Abstract

Characterization and calibration are vital for instrument commanding and image interpretation in remote sensing. The Lunar Reconnaissance Orbiter Camera Narrow Angle Camera (LROC NAC) takes 500 Mpixel greyscale images of lunar scenes at 0.5 meters/pixel. It uses two nominally identical line scan cameras for a larger crosstrack field of view. Stray light, spatial crosstalk, and nonlinearity were characterized using flight images of the Earth and the lunar limb. These are important for imaging shadowed craters, studying ∼1 meter size objects, and photometry respectively. Background, nonlinearity, and flatfield corrections have been implemented in the calibration pipeline. An eight-column pattern in the background is corrected. The detector is linear for \(\mathrm{DN} = 600\mbox{--}2000\) but a signal-dependent additive correction is required and applied for \(\mathrm{DN}<600\).
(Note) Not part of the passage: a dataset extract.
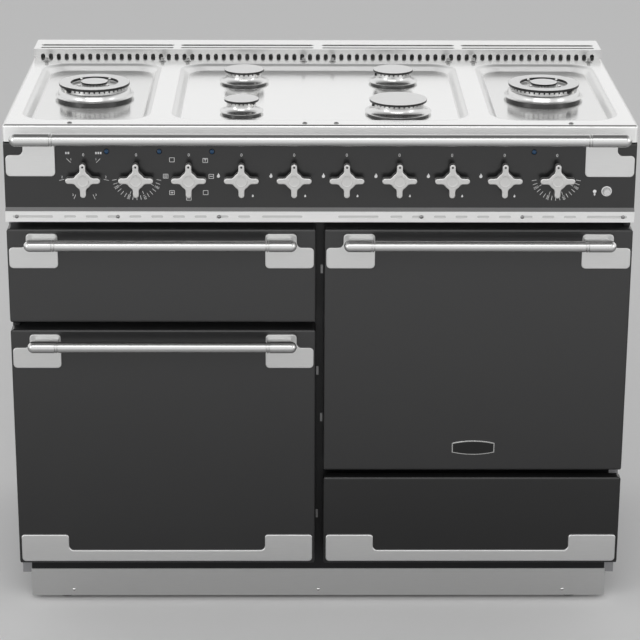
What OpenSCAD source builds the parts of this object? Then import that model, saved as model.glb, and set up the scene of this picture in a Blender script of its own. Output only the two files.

A predictive model of detector temperature and dark level was developed to command dark level offset. This avoids images with a cutoff at \(\mathrm{DN}=0\) and minimizes quantization error in companding. Absolute radiometric calibration is derived from comparison of NAC images with ground-based images taken with the Robotic Lunar Observatory (ROLO) at much lower spatial resolution but with the same photometric angles.